Provided material »
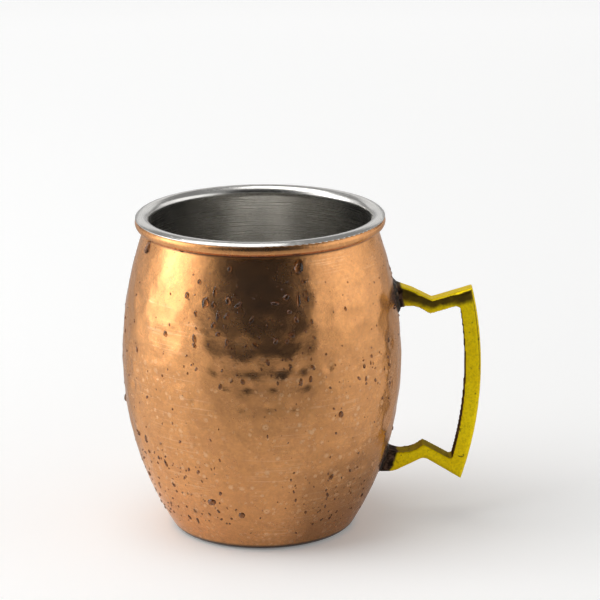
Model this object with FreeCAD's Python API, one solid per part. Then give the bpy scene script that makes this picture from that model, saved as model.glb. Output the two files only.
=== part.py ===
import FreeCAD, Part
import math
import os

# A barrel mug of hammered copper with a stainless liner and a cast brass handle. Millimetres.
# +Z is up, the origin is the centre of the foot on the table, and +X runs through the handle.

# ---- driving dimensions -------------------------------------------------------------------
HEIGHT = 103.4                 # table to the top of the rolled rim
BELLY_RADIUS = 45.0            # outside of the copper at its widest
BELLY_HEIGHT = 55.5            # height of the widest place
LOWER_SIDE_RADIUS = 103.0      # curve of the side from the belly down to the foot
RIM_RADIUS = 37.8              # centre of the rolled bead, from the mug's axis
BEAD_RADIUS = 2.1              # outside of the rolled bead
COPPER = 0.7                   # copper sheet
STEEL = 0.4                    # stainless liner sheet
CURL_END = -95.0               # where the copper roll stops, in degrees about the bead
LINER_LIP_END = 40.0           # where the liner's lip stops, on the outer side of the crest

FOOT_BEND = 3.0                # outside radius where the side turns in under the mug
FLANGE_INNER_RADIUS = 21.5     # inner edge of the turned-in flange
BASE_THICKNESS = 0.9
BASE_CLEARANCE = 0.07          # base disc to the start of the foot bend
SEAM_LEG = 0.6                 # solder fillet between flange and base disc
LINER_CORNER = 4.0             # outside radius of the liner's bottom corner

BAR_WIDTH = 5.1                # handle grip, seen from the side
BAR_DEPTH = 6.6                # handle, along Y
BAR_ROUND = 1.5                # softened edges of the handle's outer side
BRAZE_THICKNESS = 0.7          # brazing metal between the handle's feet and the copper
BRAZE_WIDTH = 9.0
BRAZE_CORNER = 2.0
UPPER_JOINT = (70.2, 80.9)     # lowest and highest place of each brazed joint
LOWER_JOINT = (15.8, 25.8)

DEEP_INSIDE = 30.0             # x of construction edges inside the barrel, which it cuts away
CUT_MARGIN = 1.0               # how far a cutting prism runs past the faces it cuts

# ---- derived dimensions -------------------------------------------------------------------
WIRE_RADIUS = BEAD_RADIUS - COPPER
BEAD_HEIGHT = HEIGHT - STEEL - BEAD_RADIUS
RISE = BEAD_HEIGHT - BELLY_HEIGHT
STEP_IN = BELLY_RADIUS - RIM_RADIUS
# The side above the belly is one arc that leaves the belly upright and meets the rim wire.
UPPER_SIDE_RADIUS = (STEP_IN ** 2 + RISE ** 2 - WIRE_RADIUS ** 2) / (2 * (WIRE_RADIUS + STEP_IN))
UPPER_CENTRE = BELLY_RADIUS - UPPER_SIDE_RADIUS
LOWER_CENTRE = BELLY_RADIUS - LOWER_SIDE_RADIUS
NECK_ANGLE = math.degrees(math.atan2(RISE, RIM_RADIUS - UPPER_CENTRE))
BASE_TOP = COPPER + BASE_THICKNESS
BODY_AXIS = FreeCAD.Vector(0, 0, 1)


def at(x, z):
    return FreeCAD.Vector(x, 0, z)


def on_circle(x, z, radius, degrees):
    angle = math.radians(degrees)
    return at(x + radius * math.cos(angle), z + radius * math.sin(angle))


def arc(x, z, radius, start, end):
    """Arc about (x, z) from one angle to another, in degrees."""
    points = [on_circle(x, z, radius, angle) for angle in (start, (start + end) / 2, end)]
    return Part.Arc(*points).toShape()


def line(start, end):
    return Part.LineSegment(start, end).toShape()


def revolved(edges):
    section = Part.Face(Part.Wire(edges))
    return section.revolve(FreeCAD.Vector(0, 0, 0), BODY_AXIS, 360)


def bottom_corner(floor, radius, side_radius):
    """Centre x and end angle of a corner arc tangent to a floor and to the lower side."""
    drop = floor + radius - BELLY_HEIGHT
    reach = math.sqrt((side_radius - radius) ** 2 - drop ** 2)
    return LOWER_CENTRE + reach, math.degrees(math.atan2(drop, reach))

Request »
Recite the full listing above exactly.

Exercise response »
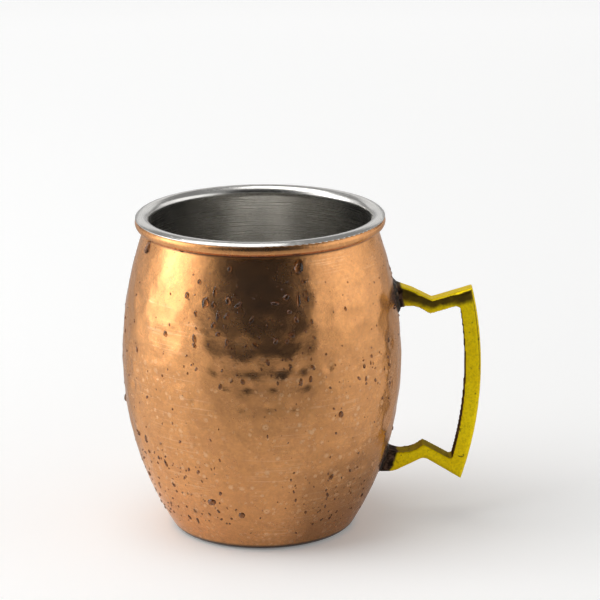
Model this object with FreeCAD's Python API, one solid per part. Then give the bpy scene script that makes this picture from that model, saved as model.glb. Output the two files only.
=== part.py ===
import FreeCAD, Part
import math
import os

# A barrel mug of hammered copper with a stainless liner and a cast brass handle. Millimetres.
# +Z is up, the origin is the centre of the foot on the table, and +X runs through the handle.

# ---- driving dimensions -------------------------------------------------------------------
HEIGHT = 103.4                 # table to the top of the rolled rim
BELLY_RADIUS = 45.0            # outside of the copper at its widest
BELLY_HEIGHT = 55.5            # height of the widest place
LOWER_SIDE_RADIUS = 103.0      # curve of the side from the belly down to the foot
RIM_RADIUS = 37.8              # centre of the rolled bead, from the mug's axis
BEAD_RADIUS = 2.1              # outside of the rolled bead
COPPER = 0.7                   # copper sheet
STEEL = 0.4                    # stainless liner sheet
CURL_END = -95.0               # where the copper roll stops, in degrees about the bead
LINER_LIP_END = 40.0           # where the liner's lip stops, on the outer side of the crest

FOOT_BEND = 3.0                # outside radius where the side turns in under the mug
FLANGE_INNER_RADIUS = 21.5     # inner edge of the turned-in flange
BASE_THICKNESS = 0.9
BASE_CLEARANCE = 0.07          # base disc to the start of the foot bend
SEAM_LEG = 0.6                 # solder fillet between flange and base disc
LINER_CORNER = 4.0             # outside radius of the liner's bottom corner

BAR_WIDTH = 5.1                # handle grip, seen from the side
BAR_DEPTH = 6.6                # handle, along Y
BAR_ROUND = 1.5                # softened edges of the handle's outer side
BRAZE_THICKNESS = 0.7          # brazing metal between the handle's feet and the copper
BRAZE_WIDTH = 9.0
BRAZE_CORNER = 2.0
UPPER_JOINT = (70.2, 80.9)     # lowest and highest place of each brazed joint
LOWER_JOINT = (15.8, 25.8)

DEEP_INSIDE = 30.0             # x of construction edges inside the barrel, which it cuts away
CUT_MARGIN = 1.0               # how far a cutting prism runs past the faces it cuts

# ---- derived dimensions -------------------------------------------------------------------
WIRE_RADIUS = BEAD_RADIUS - COPPER
BEAD_HEIGHT = HEIGHT - STEEL - BEAD_RADIUS
RISE = BEAD_HEIGHT - BELLY_HEIGHT
STEP_IN = BELLY_RADIUS - RIM_RADIUS
# The side above the belly is one arc that leaves the belly upright and meets the rim wire.
UPPER_SIDE_RADIUS = (STEP_IN ** 2 + RISE ** 2 - WIRE_RADIUS ** 2) / (2 * (WIRE_RADIUS + STEP_IN))
UPPER_CENTRE = BELLY_RADIUS - UPPER_SIDE_RADIUS
LOWER_CENTRE = BELLY_RADIUS - LOWER_SIDE_RADIUS
NECK_ANGLE = math.degrees(math.atan2(RISE, RIM_RADIUS - UPPER_CENTRE))
BASE_TOP = COPPER + BASE_THICKNESS
BODY_AXIS = FreeCAD.Vector(0, 0, 1)


def at(x, z):
    return FreeCAD.Vector(x, 0, z)


def on_circle(x, z, radius, degrees):
    angle = math.radians(degrees)
    return at(x + radius * math.cos(angle), z + radius * math.sin(angle))


def arc(x, z, radius, start, end):
    """Arc about (x, z) from one angle to another, in degrees."""
    points = [on_circle(x, z, radius, angle) for angle in (start, (start + end) / 2, end)]
    return Part.Arc(*points).toShape()


def line(start, end):
    return Part.LineSegment(start, end).toShape()


def revolved(edges):
    section = Part.Face(Part.Wire(edges))
    return section.revolve(FreeCAD.Vector(0, 0, 0), BODY_AXIS, 360)


def bottom_corner(floor, radius, side_radius):
    """Centre x and end angle of a corner arc tangent to a floor and to the lower side."""
    drop = floor + radius - BELLY_HEIGHT
    reach = math.sqrt((side_radius - radius) ** 2 - drop ** 2)
    return LOWER_CENTRE + reach, math.degrees(math.atan2(drop, reach))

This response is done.